While Fish and Wildlife hasn’t yet tallied the number of responses it has received via regular mail, the response is likely to be only a fraction of the 540,000 responses it received about an earlier Wyoming wolf delisting plan in 2009.

The ending of the public comment period on Jan. 13 is the latest step toward the ratification of a long-awaited deal to move Wyoming wolves from federal to state control.
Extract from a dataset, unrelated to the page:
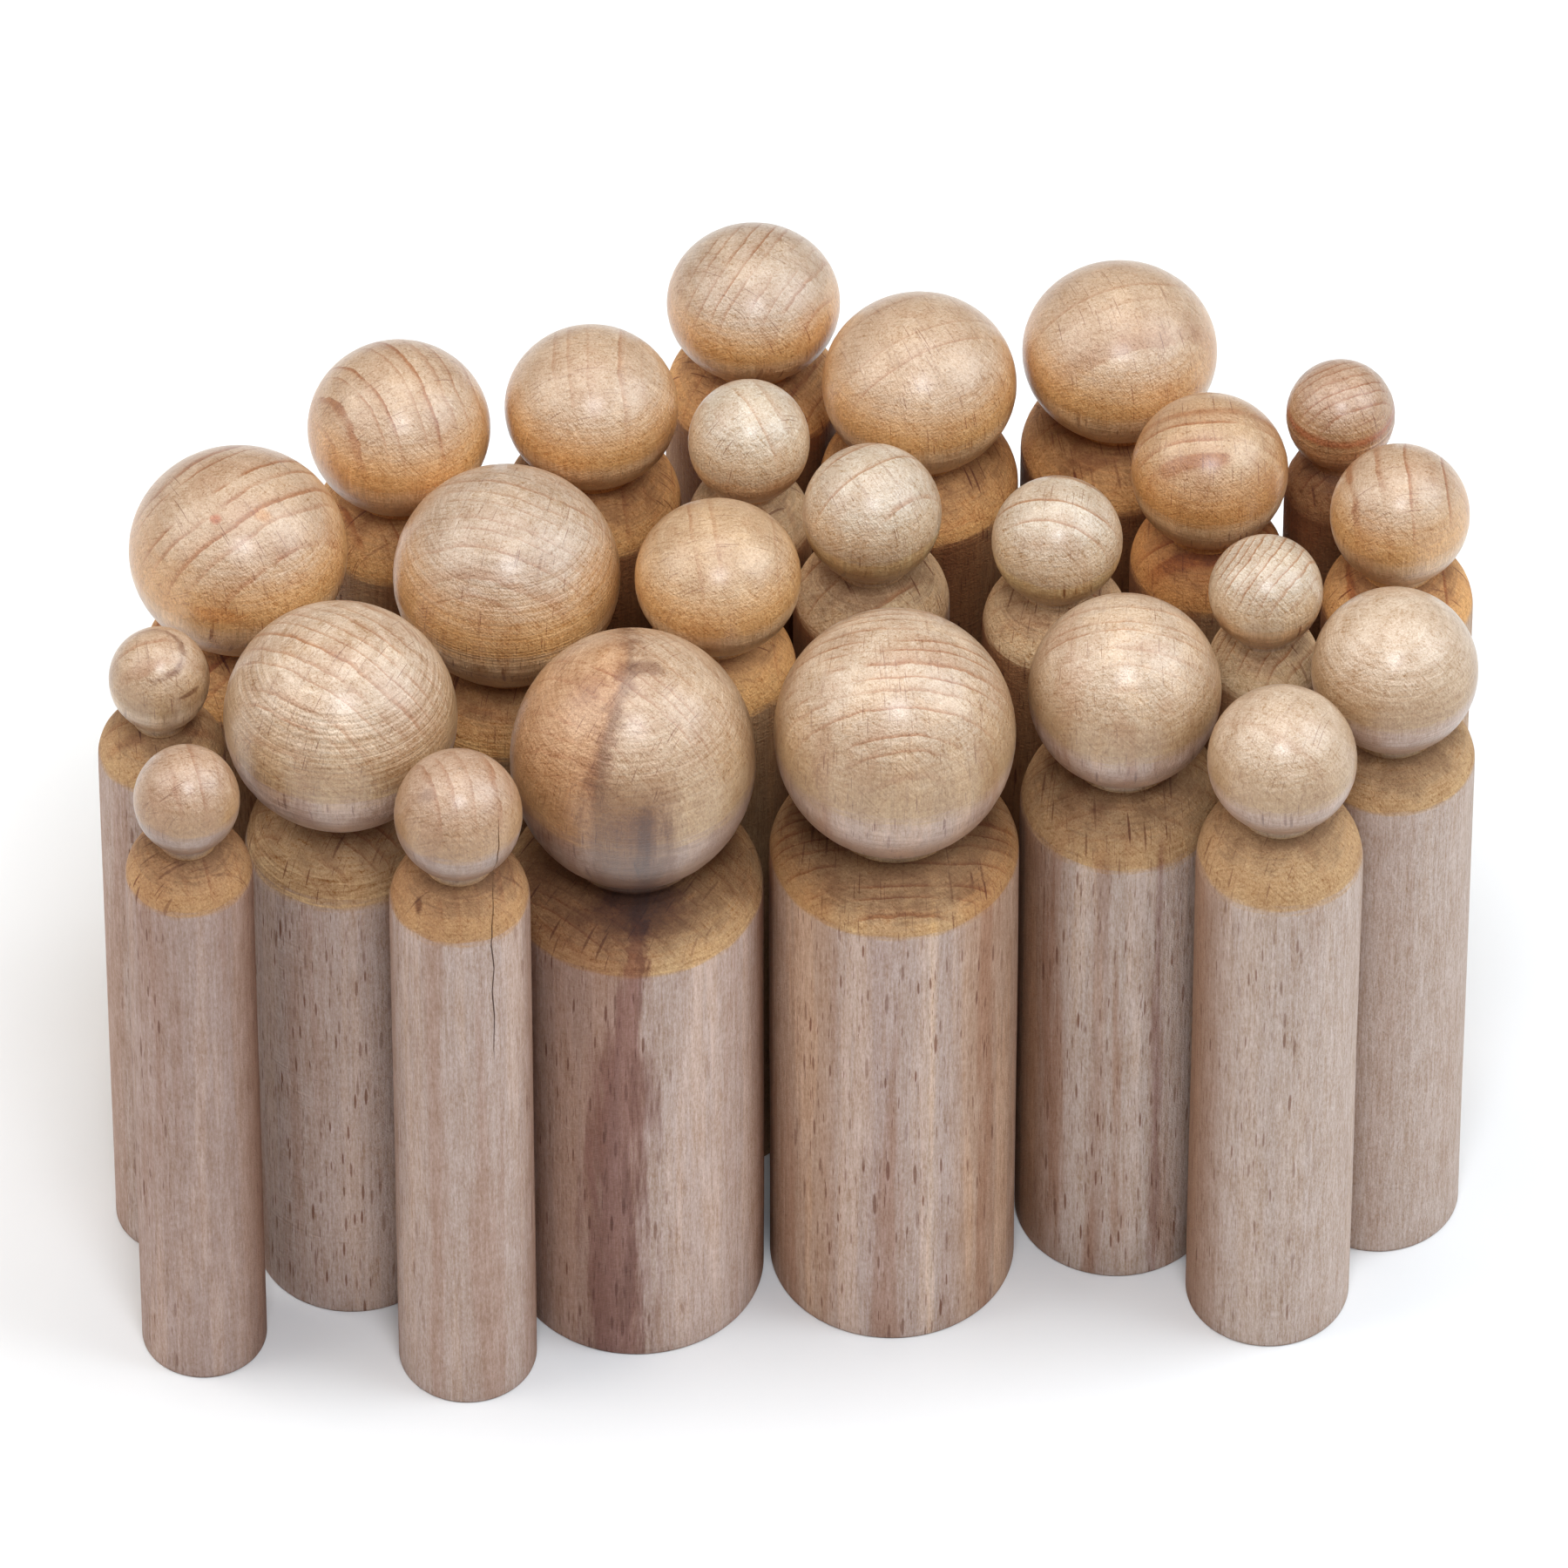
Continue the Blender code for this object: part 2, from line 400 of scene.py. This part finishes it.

Under the current proposed agreement, negotiated last year by Fish and Wildlife Service officials and Gov. Matt Mead, the state’s roughly 243 wolves living outside of Yellowstone National Park and the Wind River Indian Reservation could be killed on sight in all but the northwest part of the state, where they would be designated as trophy game and could only be hunted with a license.

Flex zone

The plan also establishes a flex zone covering northern Sublette and Lincoln counties, as well as southern Teton County, in which wolves would be protected only from Oct. 15 until the end of the following February.

Fish and Wildlife received 7,391 online public comments about the deal, according to the service’s database. While the mailed-in comments haven’t been counted yet, said Fish and Wildlife spokeswoman Diane Katzenberger, the final total will likely be much smaller than what was received for the 2009 Wyoming wolf management plan, which was rejected by Fish and Wildlife. Wyoming sued to force the feds to accept the plan; a federal judge ruled last year that Fish and Wildlife wasn’t justified in rejecting the plan and sent the two sides back to the bargaining table.

While the majority of the online comments submitted for the current proposal were anonymous; the identified comments came in from a variety of groups and people throughout Wyoming and the world.

“The Gray wolf is a natural predator and does not kill for food alone. They kill to just kill,” said Cheyenne resident Earl Crawford, a self-described 68-year-old Wyoming native. “Let the state game & fish control and manage the wolf population along with the other game animals of the state. Most bureaucrats back East haven’t the foggiest idea of how life is out west.”

Mason Schenavar of Nibley, Utah, wrote that “The wolves really need to be handed over to the state so they can start managing them and get our elk, deer, and moose numbers back where they should be!”

The flip side

Others disagreed.

“People come from all over the world to Yellowstone National Park to get a chance to see Wolves in their natural environment!” said Anita Chittenden of South Lake Tahoe, Calif. “They are an incredible beautiful predator animal that deserves our respect and does not deserve to be hunted.”

A group of second-graders from Wildwood Elementary School in Chicago sent in crayon pictures of wolves along with handwritten pleas to not approve the plan.

“Dear Fish and Wildlife Service, my last name is wolf,” one letter stated. “I don’t want you to kill the wolfs. Do not shoot my babys. They won’t attck you. …Love, Ella.”

The wolf agreement will now move forward on two parallel tracks: the state level and the federal level.

On the state level, the Wyoming Legislature will consider during next month’s budget session whether to ratify the agreement. Several legislators have said the odds of passage are good so long as no major amendments are made to it.

Meanwhile, Fish and Wildlife employees will sort and read the public comments for information that could influence their decision, Katzenberger said. Fish and Wildlife experts will then make a recommendation to agency director Dan Ashe, who will then make the final decision whether to enact the agreement.

While no firm deadline is in place, Katzenberger said the goal is to have a final decision by Sept. 30, a year after the proposal was formally published in the Federal Register.

The final step would be taken by the Wyoming Game and Fish Commission, which would have to make a final set of regulation changes and decide on the specifics of a wolf hunting season.

Wyoming Game and Fish Department officials have said that if wolves are delisted by September, they would likely set up a hunting season for this fall.